Our family has a box of Christmas tree decorations which has been hauled out every year for the last forty, at least. As well as some sad baubles in an egg box and some manky tinsel that has, frankly, seen better days (like, say, the late seventies) the box also contains such Pickard-family delights as the fat fairy for the top of the tree - a rather hideous doll without arms and with wings made of covered yoghurt lids, which has been in my mum's family since she was a girl.
There are also, about forty thousand straw stars from Germany - very kraft, very middle-Europe. Also, the aforementioned mini cherub band (also from Germany, I think). Also, a knitted sperm and parrot.
The feeling behind this random selection of decorations is that the optimum Christmas tree should encourage sociability by making people feel homely and chatty. And nothing sparks conversation like a knitted sperm, believe me.
Anna says;
Here are 10 Interesting facts about Christmas Trees to bear in mind when thinking about getting a Chrismas Tree, or just thinking about Chrismas trees in general.
- Christmas trees are basically conical in shape, with the point at the top.
- The usual colour for Christmas trees is green. A kind of soft, tree-green. If you're thinking traditionally. They're tree-ish that way.
- If Green does not match your decor, it is possible to get trees in other colours, such as;
a)White.
There are two main forms of white chrismas trees. The first is a real, green chrismas tree over-enthusiastically sprayed with fake snow, the second is the Rigid White Plastic Tree.
For this list, we will concentrate on Rigid Plastic White one.
It's vile. Put it down.
b)Brown.
The green ones go brown. It takes not very long.
c)Silver/Gold/Spangly.
For a while back then, it seemed a good idea to dispense of the tinsel that goes on the tree by constructing the tree out of the tinsel, thus removing the need for the tinsel, and the tree. Believe me, this idea sounds better on paper than the tree looks after fifteen years next to your telly.
d) Fibre Optic trees.
Cleverly designed to ensure that at each point in their display, they will be clashing with at least three things in your living room. Amazing things. e)Other colours.
Vile. ignore.
Unless they're cardboard. In which case they're cool. - Trees were introduced to Britain by Prince Albert, Queen Victoria's wife.
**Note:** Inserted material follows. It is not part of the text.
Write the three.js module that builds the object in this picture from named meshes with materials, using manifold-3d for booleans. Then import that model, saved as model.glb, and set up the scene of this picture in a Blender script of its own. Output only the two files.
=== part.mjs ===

Sorry, that should read 'Christmas trees', not just 'Trees'.
And for 'wife', read 'husband'.
Although it does remind me of an interesting fact about Queen Victoria, who refused to make laws about Lesbians because she refused to believe they existed, or something. Although she believed in the existence of God. No laws there though.
And it's because of this woman we have Chrismas Trees. - Real Christmas trees are infamous for dropping needles on the carpet which are difficult to get out with a hoover. Blood is also hard to get out with a hoover, and these needles are very sharp.
One handy tip is to constantly wear shoes indoors.
Another is to wrap your feet entirely in several layers of sticky tape. This will not only serve to protect, but will also pick up sharp needles.
Then not only will your carpet be clean, but your feet will be lethal weapons. Yay feet.
You cannot hang large heavy things on Christmas trees. Cows and Hoovers are no good as ornaments.
- Of the population of Britain, 57% really like Christmas trees, 49% have hidden behind a Christmas tree at some point and 78% will have one this year.
- The above statistics are made up.
- All 'real' or imitation Christmas trees have trunks. From these trunks spring arms on which you may hang things.
Although only things like hollow glass ornaments, the aforementioned tinsel, small light wooden things, small light plastic things, and other small light things.
You cannot hang large heavy things on christmas trees.
Cows and Hoovers are no good as ornaments. - The bushier the Christmas tree, the better it is for hiding things. Like food, drugs, false teeth and money.
- It's pretty fucking difficult to do a google search on interesting facts on Christmas Trees without landing you on sites that smack you around the face with computer generated jingle bells.
After five of these sites, psychosis develops. So it's best not to bother with them at all.
Or facts, for that matter.
If anyone asks you for an interesting fact on Christmas Trees, make something up, that'd be my advice.
Stay away from the j-j-j-jingle bells.